Though I’ve done a bunch of diver hunting with my boat, there are days when it’s simply not safe to run a hull of that size on Kentucky Lake. Staying safe on true big water calls for a true big-water boat. When I’ve layout hunted on places like the Chesapeake Bay, the locals ran center-console fiberglass boats with 200-horsepower outboards on the back—the same boats they used for striper fishing.

I’d prefer an aluminum hull for a dedicated duck boat on freshwater. A wide, deep-V hull boat that’s 20-feet plus in length with a tall transom (maybe one with a splash guard) and a 150-horsepower or larger outboard will get you home when the going gets tough. It also has enough room to transport a layout boat strapped to the bow and 10 dozen diver decoys. Most duck hunters don’t need a boat like this—but if you do need it, having it is a matter of life and death.

6. Specialty Boats

A hunter paddles a layout addictions boat on the water.
Layout boats like the M40 from Layout Addictions let you hide in open water. Layout Addictions

Good For: These boats aren’t for transport, but are instead for hiding in plain sight from ducks and geese without getting wet. They’re expensive and specialized, but must-have additions for truly obsessive duck hunters.

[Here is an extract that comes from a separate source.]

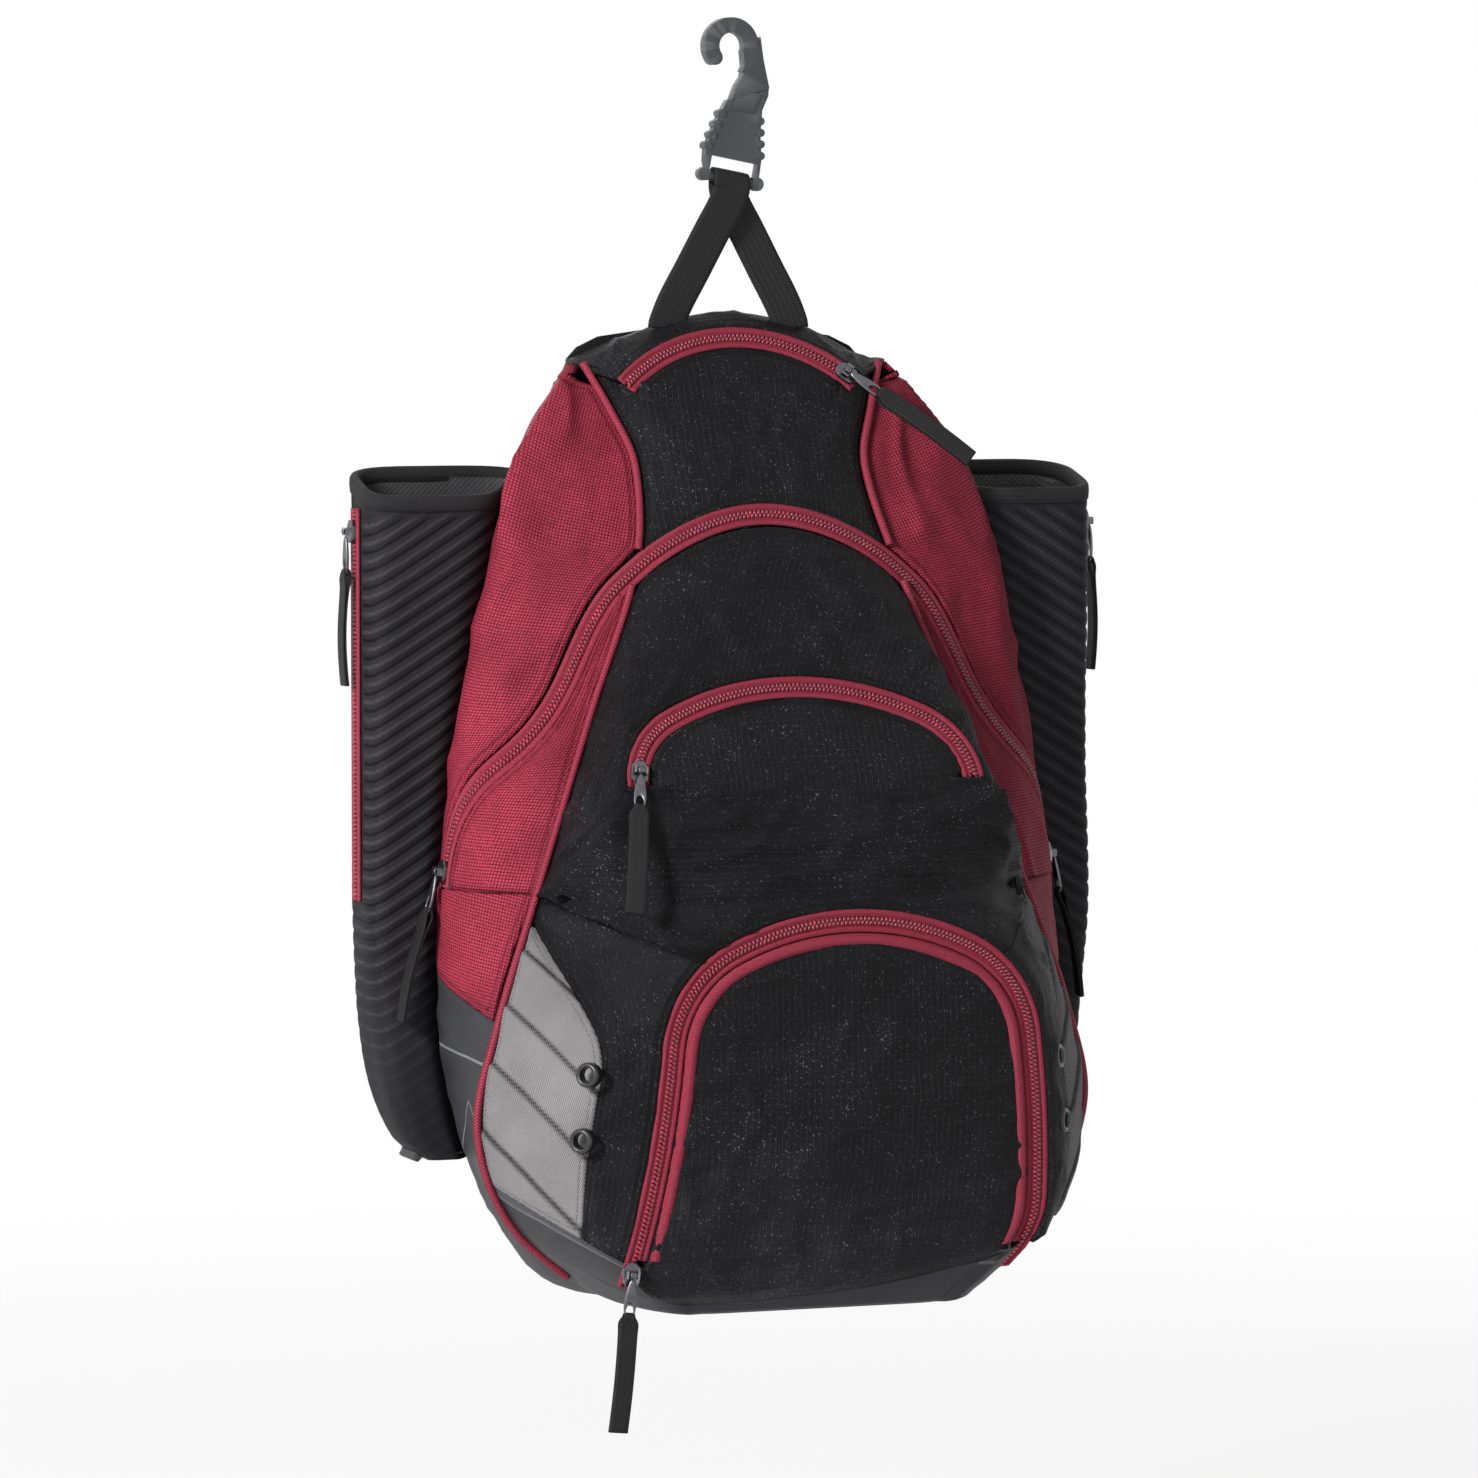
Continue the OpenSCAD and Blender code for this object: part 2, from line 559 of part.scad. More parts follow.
module top_lip() color(black) bag() at_top_apex() translate([0, 0, -fabric]) linear_extrude(fabric)
    intersection() {
        translate([0, -top_r]) circle(top_r - beyond, $fn = 96);
        translate([-top_r, chord_w + seam - top_centre - top_r]) square([2 * top_r, top_r]);
    }

top_bag_depth = 56;
module top_pocket_lining() color(black) bag() on_slope() {
    w = 0.4 * top_r;
    front = fabric + 2 * seam;
    difference() {
        translate([-w, front, chord_w - top_bag_depth]) cube([2 * w, 24, top_bag_depth + 4]);
        translate([-w + lining, front + lining, chord_w - top_bag_depth + lining])
            cube([2 * w - 2 * lining, 24 - 2 * lining, top_bag_depth + 10]);
        translate([-w + lining, front - 1, chord_w - 4]) cube([2 * w - 2 * lining, 10, 20]);
    }
}

// ---- front of the main flap, with the upper pocket ----

upper_arch = [upper_r, 28, upper_corner, 88, 0];
upper_apex = 0.397 * slope_len;
upper_chord = arch_point(upper_arch, upper_arch[3], 0)[1];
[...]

Every serious duck hunter ought to experience a diver hunt from a layout boat once in his life. Bluebills, canvasbacks, redheads, and sea ducks love to raft up in open water where they can feed on underwater shell beds and avoid shoreline hunting pressure. A layout boat allows you to hide in open water, right amongst the decoys, at surface-level. It looks something like a UFO and is amazingly stable even in rough water. I’ve hunted from layout boats amid 4-foot rollers for sea ducks, and though it’s a little nerve-wracking, it works.

Other low-profile marsh boats are sometimes called layout boats, but they aren’t designed for big-water use like a true layout. Still, they are useful if you think of them as layout blinds to use in the water. I know of some Arkansas hunters who set them up in the middle of rice fields, brush them in with stubble, and kill regular limits of mallards, gadwalls, and pintails.